# Hey from a new brother



## jwardl (Dec 1, 2008)

I'm Bro. John Wardlow, MM from Spring Lodge #1174 in Spring, TX.

I'm the webmaster of the lodge (www.springmasons1174.org). Am a new MM, having been raised in early June of this year. Serving on a few committees, and am studying to confer an EA. Hope to serve as a junior officer next year; will have to see how it goes.

Am also a member of Eastern Star Chapter #415 in Humble, TX.

Not currently a member of any other bodies, but will probably go for the York or Scottish Rite in '09 (can't be a Knight, unfortunately).

Shrine? Someday...

One of my favorite activities is helping newly-made brothers with their esoteric work. I try very hard to be precise, and will probably go for a low-grade certificate within a year.

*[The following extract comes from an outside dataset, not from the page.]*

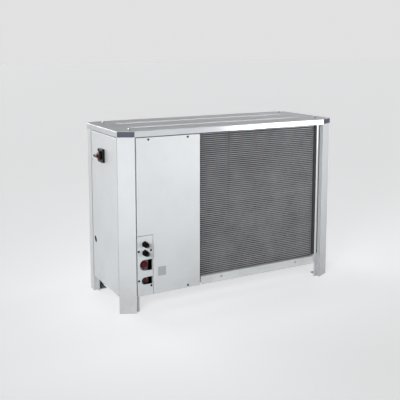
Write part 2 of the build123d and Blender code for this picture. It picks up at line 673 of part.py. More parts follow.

Well, I'm at work, so have to keep it short! Thanks for the invite!


----------



## jonesvilletexas (Dec 1, 2008)

Welcome Brother John, hope to see your posts. Come by Melrose and visit.


----------



## TCShelton (Dec 1, 2008)

Welcome aboard...


----------



## nick1368 (Dec 1, 2008)

Welcome Brother....


----------



## RJS (Dec 1, 2008)

Howdy Brother!


----------



## owls84 (Dec 1, 2008)

Welcome to MOT. Please jump right in with some of the discussions.


----------



## Blake Bowden (Dec 1, 2008)

Welcome Brother! We're glad to have ya!


----------



## Texas_Justice85 (Dec 1, 2008)

Welcome bro John. Good to have ya


----------



## cmoreno85tx (Dec 2, 2008)

Welcome Brother !!


----------